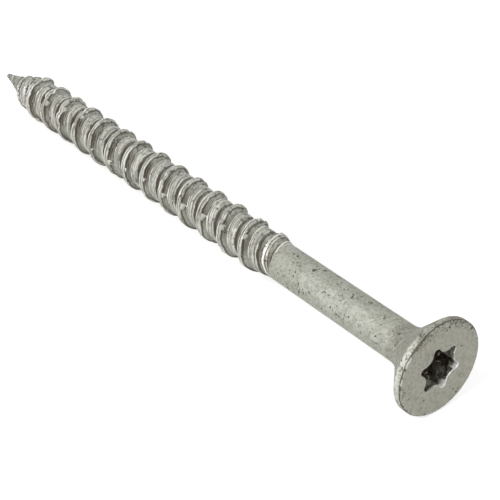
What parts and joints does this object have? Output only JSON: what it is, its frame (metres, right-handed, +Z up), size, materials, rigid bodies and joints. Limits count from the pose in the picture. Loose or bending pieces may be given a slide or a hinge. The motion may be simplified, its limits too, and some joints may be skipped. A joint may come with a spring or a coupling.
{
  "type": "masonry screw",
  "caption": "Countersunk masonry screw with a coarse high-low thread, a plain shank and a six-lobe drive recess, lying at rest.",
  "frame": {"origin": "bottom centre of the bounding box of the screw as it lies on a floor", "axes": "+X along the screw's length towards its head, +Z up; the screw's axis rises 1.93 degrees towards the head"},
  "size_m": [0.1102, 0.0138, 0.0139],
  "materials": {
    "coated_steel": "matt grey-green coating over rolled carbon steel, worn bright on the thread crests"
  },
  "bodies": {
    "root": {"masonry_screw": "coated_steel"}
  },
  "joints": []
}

....

Exercise objective — Copy out the whole listing, exactly as written.

Finished exercise —
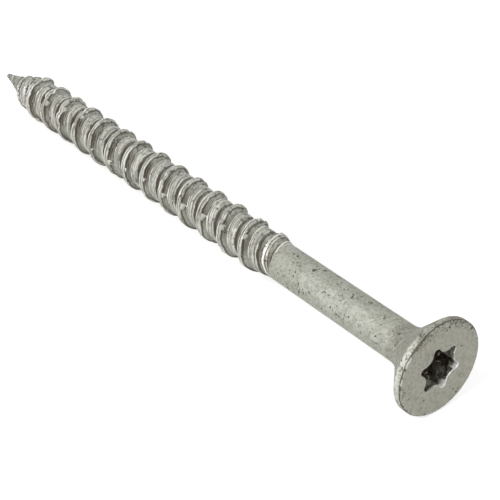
What parts and joints does this object have? Output only JSON: what it is, its frame (metres, right-handed, +Z up), size, materials, rigid bodies and joints. Limits count from the pose in the picture. Loose or bending pieces may be given a slide or a hinge. The motion may be simplified, its limits too, and some joints may be skipped. A joint may come with a spring or a coupling.
{
  "type": "masonry screw",
  "caption": "Countersunk masonry screw with a coarse high-low thread, a plain shank and a six-lobe drive recess, lying at rest.",
  "frame": {"origin": "bottom centre of the bounding box of the screw as it lies on a floor", "axes": "+X along the screw's length towards its head, +Z up; the screw's axis rises 1.93 degrees towards the head"},
  "size_m": [0.1102, 0.0138, 0.0139],
  "materials": {
    "coated_steel": "matt grey-green coating over rolled carbon steel, worn bright on the thread crests"
  },
  "bodies": {
    "root": {"masonry_screw": "coated_steel"}
  },
  "joints": []
}